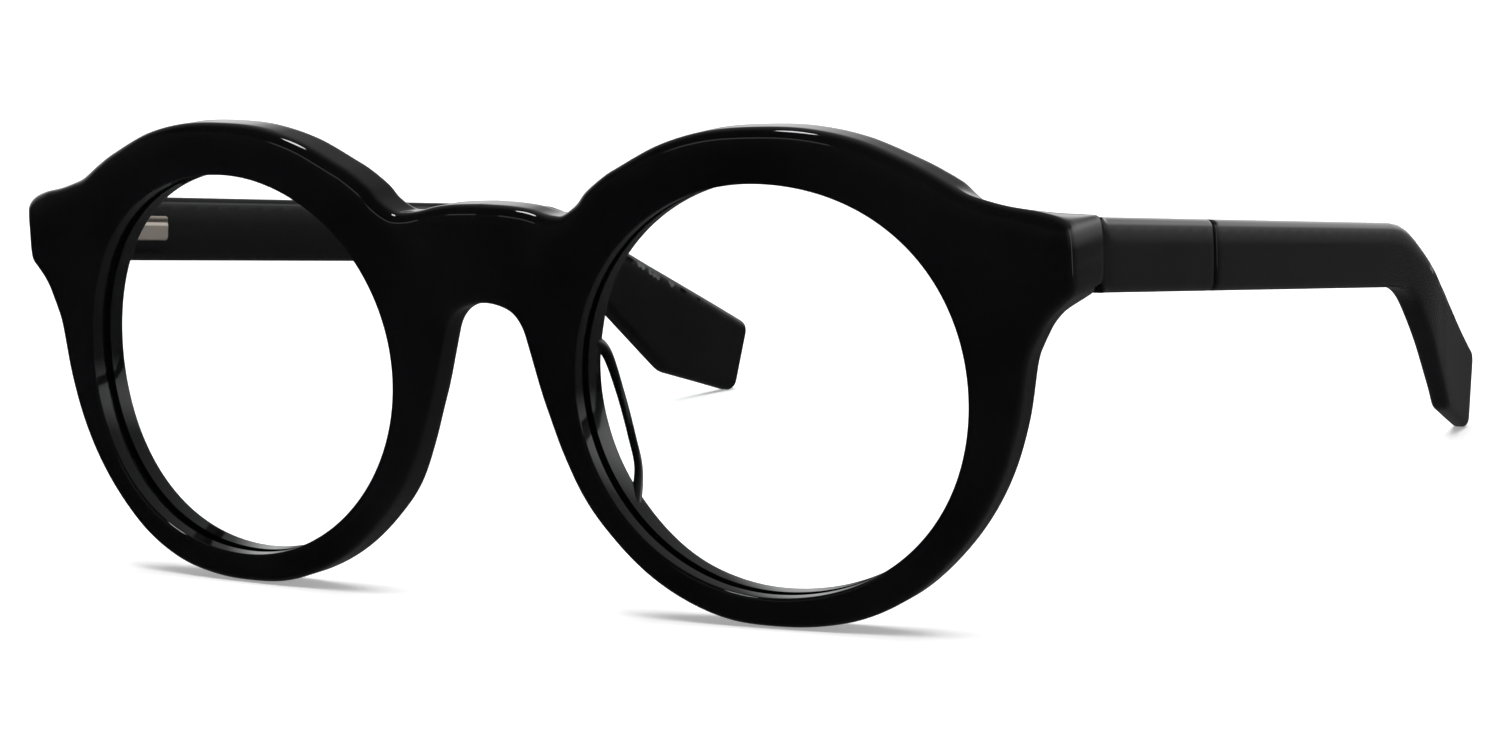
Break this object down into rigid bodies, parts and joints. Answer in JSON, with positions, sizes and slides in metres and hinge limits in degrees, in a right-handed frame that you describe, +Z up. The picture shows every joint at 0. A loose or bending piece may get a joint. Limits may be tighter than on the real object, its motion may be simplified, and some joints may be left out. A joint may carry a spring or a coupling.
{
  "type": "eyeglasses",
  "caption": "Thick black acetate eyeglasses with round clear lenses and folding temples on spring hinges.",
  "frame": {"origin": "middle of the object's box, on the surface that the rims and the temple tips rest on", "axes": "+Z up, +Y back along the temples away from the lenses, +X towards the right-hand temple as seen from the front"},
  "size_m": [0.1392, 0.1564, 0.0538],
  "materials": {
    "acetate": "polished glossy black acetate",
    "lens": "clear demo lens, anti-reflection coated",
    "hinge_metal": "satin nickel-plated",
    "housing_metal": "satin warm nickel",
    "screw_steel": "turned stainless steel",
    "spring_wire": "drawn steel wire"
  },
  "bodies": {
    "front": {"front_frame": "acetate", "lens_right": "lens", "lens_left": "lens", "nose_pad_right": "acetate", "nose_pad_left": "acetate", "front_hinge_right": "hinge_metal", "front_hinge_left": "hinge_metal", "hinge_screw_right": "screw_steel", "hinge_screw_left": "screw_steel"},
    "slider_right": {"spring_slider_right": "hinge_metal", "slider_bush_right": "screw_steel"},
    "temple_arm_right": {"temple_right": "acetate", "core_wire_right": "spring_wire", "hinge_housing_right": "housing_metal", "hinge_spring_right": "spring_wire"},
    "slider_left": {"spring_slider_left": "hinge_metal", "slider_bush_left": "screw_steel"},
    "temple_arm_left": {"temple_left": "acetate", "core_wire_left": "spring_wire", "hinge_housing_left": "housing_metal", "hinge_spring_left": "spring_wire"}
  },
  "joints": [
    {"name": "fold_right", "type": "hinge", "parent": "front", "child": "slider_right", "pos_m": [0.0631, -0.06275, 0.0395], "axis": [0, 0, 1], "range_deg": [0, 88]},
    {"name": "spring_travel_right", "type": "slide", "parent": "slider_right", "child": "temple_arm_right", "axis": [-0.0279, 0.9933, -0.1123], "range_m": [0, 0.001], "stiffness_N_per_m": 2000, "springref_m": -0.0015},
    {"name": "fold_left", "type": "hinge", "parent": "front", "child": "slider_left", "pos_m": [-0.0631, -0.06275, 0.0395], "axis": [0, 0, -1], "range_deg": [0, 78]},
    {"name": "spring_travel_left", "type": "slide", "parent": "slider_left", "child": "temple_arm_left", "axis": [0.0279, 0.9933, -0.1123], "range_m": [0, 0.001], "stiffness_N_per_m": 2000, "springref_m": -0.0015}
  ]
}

· · · · · · ·

▸ EXERCISE
Copy out each line exactly as written.

▸ TASK SOLUTION
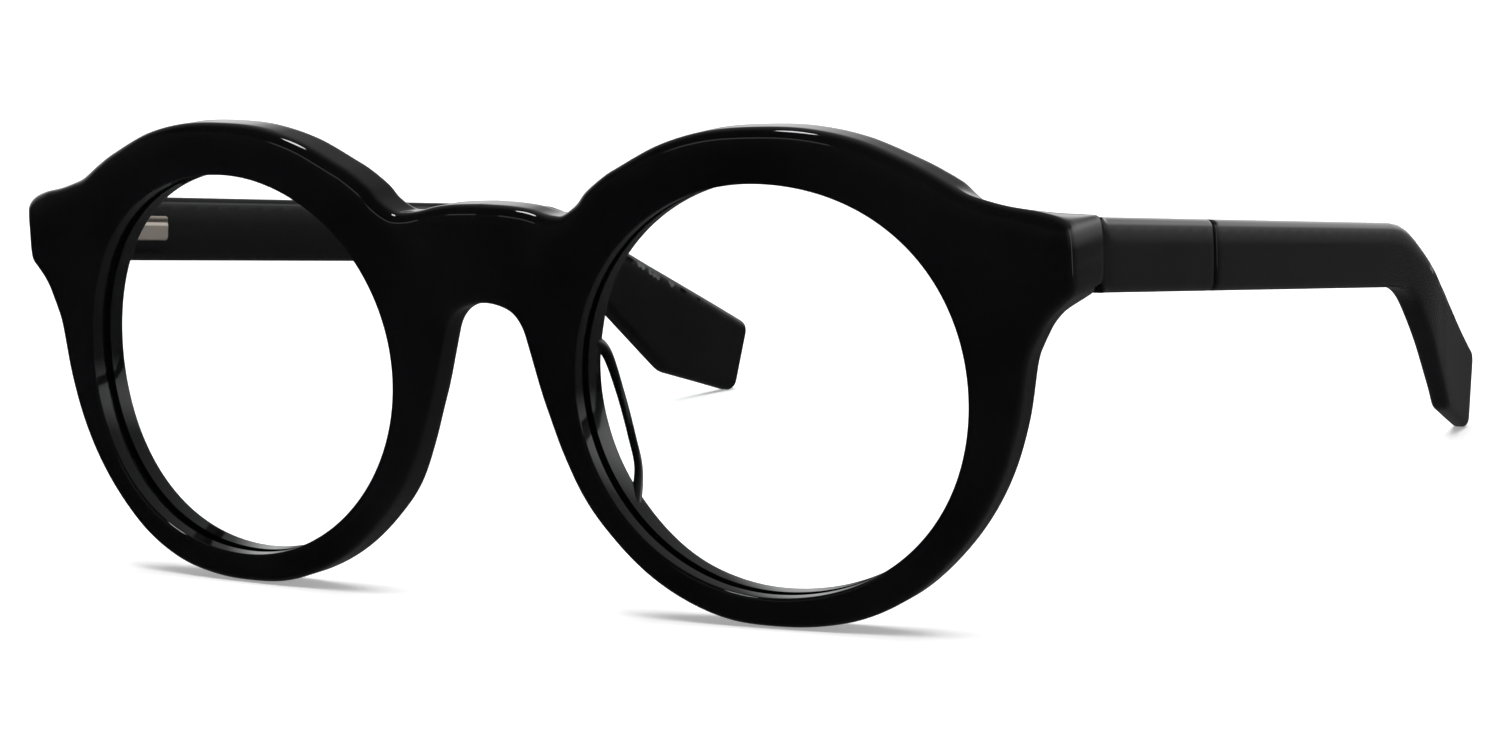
Break this object down into rigid bodies, parts and joints. Answer in JSON, with positions, sizes and slides in metres and hinge limits in degrees, in a right-handed frame that you describe, +Z up. The picture shows every joint at 0. A loose or bending piece may get a joint. Limits may be tighter than on the real object, its motion may be simplified, and some joints may be left out. A joint may carry a spring or a coupling.
{
  "type": "eyeglasses",
  "caption": "Thick black acetate eyeglasses with round clear lenses and folding temples on spring hinges.",
  "frame": {"origin": "middle of the object's box, on the surface that the rims and the temple tips rest on", "axes": "+Z up, +Y back along the temples away from the lenses, +X towards the right-hand temple as seen from the front"},
  "size_m": [0.1392, 0.1564, 0.0538],
  "materials": {
    "acetate": "polished glossy black acetate",
    "lens": "clear demo lens, anti-reflection coated",
    "hinge_metal": "satin nickel-plated",
    "housing_metal": "satin warm nickel",
    "screw_steel": "turned stainless steel",
    "spring_wire": "drawn steel wire"
  },
  "bodies": {
    "front": {"front_frame": "acetate", "lens_right": "lens", "lens_left": "lens", "nose_pad_right": "acetate", "nose_pad_left": "acetate", "front_hinge_right": "hinge_metal", "front_hinge_left": "hinge_metal", "hinge_screw_right": "screw_steel", "hinge_screw_left": "screw_steel"},
    "slider_right": {"spring_slider_right": "hinge_metal", "slider_bush_right": "screw_steel"},
    "temple_arm_right": {"temple_right": "acetate", "core_wire_right": "spring_wire", "hinge_housing_right": "housing_metal", "hinge_spring_right": "spring_wire"},
    "slider_left": {"spring_slider_left": "hinge_metal", "slider_bush_left": "screw_steel"},
    "temple_arm_left": {"temple_left": "acetate", "core_wire_left": "spring_wire", "hinge_housing_left": "housing_metal", "hinge_spring_left": "spring_wire"}
  },
  "joints": [
    {"name": "fold_right", "type": "hinge", "parent": "front", "child": "slider_right", "pos_m": [0.0631, -0.06275, 0.0395], "axis": [0, 0, 1], "range_deg": [0, 88]},
    {"name": "spring_travel_right", "type": "slide", "parent": "slider_right", "child": "temple_arm_right", "axis": [-0.0279, 0.9933, -0.1123], "range_m": [0, 0.001], "stiffness_N_per_m": 2000, "springref_m": -0.0015},
    {"name": "fold_left", "type": "hinge", "parent": "front", "child": "slider_left", "pos_m": [-0.0631, -0.06275, 0.0395], "axis": [0, 0, -1], "range_deg": [0, 78]},
    {"name": "spring_travel_left", "type": "slide", "parent": "slider_left", "child": "temple_arm_left", "axis": [0.0279, 0.9933, -0.1123], "range_m": [0, 0.001], "stiffness_N_per_m": 2000, "springref_m": -0.0015}
  ]
}